Le 18 décembre 2018, la Commission européenne a dévoilé une version préliminaire d’un rapport à propos d’éthique et d’Intelligence artificielle (IA). Le Groupe d’experts de haut niveau sur l’intelligence artificielle (Gehnia) y a dressé les « lignes directrices en matière d’éthique dans le domaine de l’IA » en vue d’une version définitive prévue courant mars. En mai, le Genhia rendra une deuxième contribution quant aux politiques et investissements.
« Maximiser les avantages de l’IA en réduisant au minimum les risques », c’est le cœur des recommandations européennes. L’« étoile polaire » du Gehnia : développer des « IA dignes de confiance ». Pour cela, les 52 experts européens proposent une méthode d’évaluation des IA selon deux critères : qu’elle garantisse une « finalité éthique », c’est-à-dire le respect des droits fondamentaux, de la réglementation applicable mais aussi des valeurs et principes de base ; et qu’elle soit en même temps « robuste sur le plan technique », autrement dit qu’elle atteste d’une « maîtrise technologique ». Le troisième et dernier chapitre de ce draft dresse une « liste d’évaluation concrète non exhaustive pour une IA digne de confiance ».
De notre téléphone à notre voiture en passant par le frigo, les IA ont envahi nos vies.
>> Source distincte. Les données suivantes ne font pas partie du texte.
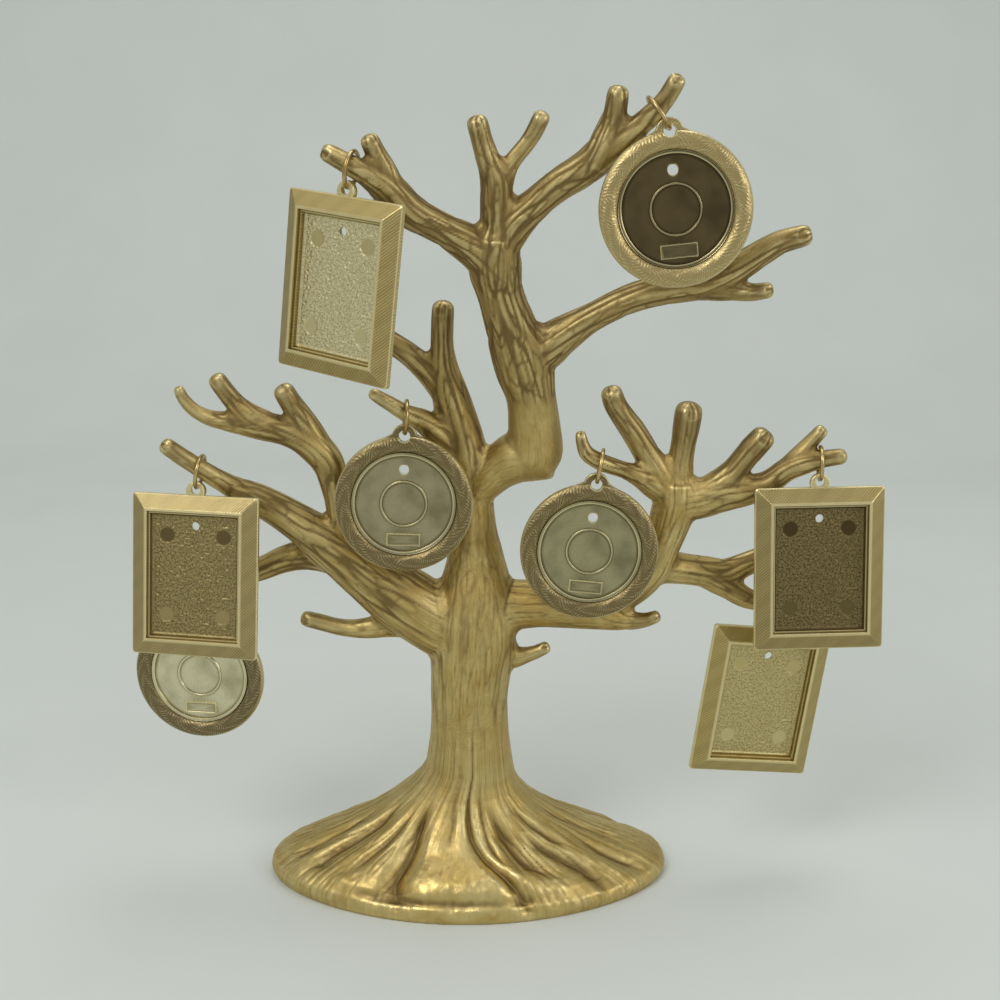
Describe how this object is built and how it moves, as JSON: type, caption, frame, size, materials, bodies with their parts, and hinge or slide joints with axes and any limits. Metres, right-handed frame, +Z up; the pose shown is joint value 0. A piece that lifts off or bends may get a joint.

L’Europe semble (enfin) prendre la mesure des conséquences sociales et morales du nouveau monde numérique. En première mondiale de surcroît. Comment ne pas s’en réjouir ?
Pionnière, l’UE se complaît-elle dans des chimères ?
Pourtant, Jean-Gabriel Ganascia, président du Comité d’éthique du CNRS, estime que c’est « insuffisant ». Il souligne plusieurs biais dans ce rapport. Le chercheur en informatique et philosophe pointe d’abord du doigt le péché originel : la définition de l’IA sur laquelle se fonde le document. Plus exactement l’ambiguïté que soulève l’appellation européenne d’une « IA axée sur l’humain ».
« À quoi, à qui, peut-elle bien s’opposer ? », se demande-t-il. « Y-aurait-il des IA non-axées sur l’humain ? Au service d’autre chose ? Des robots ? ». Pour lui, cette vision « fantasmée » est « regrettable ». Relevant plus de la science fiction que de la science, cette définition amplifie les craintes que suscitent les IA. Selon le chercheur, cela empêche de parler des « réels dangers » –au premier rang desquels, l’utilisation massive des données personnelles et l’atteinte à la vie privée.
Deuxième biais qui alimente les fantasmes et dessert le débat politique : une IA ne doit pas être « malfaisante » mais procurer un « avantage » ; être au service de l’humain et de son autonomie. Ces principes principalement calqués sur ceux qui régulent la bioéthique en Europe, veulent nous protéger contre « une hostilité qui viendrait des machines, et non des humains ». Or, la machine n’est que le reflet de l’humain qui l’a programmée.
Enfin, l’ensemble du rapport donne l’impression d’un futur proche, et non d’un présent manifeste. Pourtant, l’IA a déjà inondé notre quotidien. Et sa croissance est exponentielle.
Des lignes directrices écrites « à la va-vite »
Écrit « à la va-vite » selon le chercheur, le rapport du Genhia effleure des sujets sociétaux pourtant cruciaux. Au lieu d’élever la réflexion philosophique autour de l’IA, ce faux départ dessert selon lui le débat politique. Pire : il génère des craintes quant à sa déclinaison pratique, notamment au niveau législatif. « C’est absurde de penser qu’un robot est responsable », dénonce le président du comité d’éthique du CNRS, faisant allusion à un projet de responsabilité juridique sur la robotique. Et il va plus loin : « si on fait des moratoires contre les armes autonomes, c’est faire l’économie de l’enquête ». Or, c’est bien le créateur de l’algorithme à l’œuvre qu’il faut blâmer.
Une mise en garde qui rejoint celle des 150 experts qui avaient signé une lettre ouverte adressée à la Commission européenne, publiée en avril 2018 [PDF]. Ce débat déchaîne les passions, notamment autour de l’interdiction ou non des robots-tueurs.
Mais, le « miracle » du RGPD prouve que les initiatives européennes peuvent aboutir, voire servir de modèle à l’échelle mondiale. Cela renforce la conviction de Jean-Gabriel Ganascia : « C’est au niveau européen que cela doit se jouer », à condition de prendre les enjeux actuels de l’IA à bras le corps. En espérant que la version définitive ne le laisse pas (encore) sur sa faim.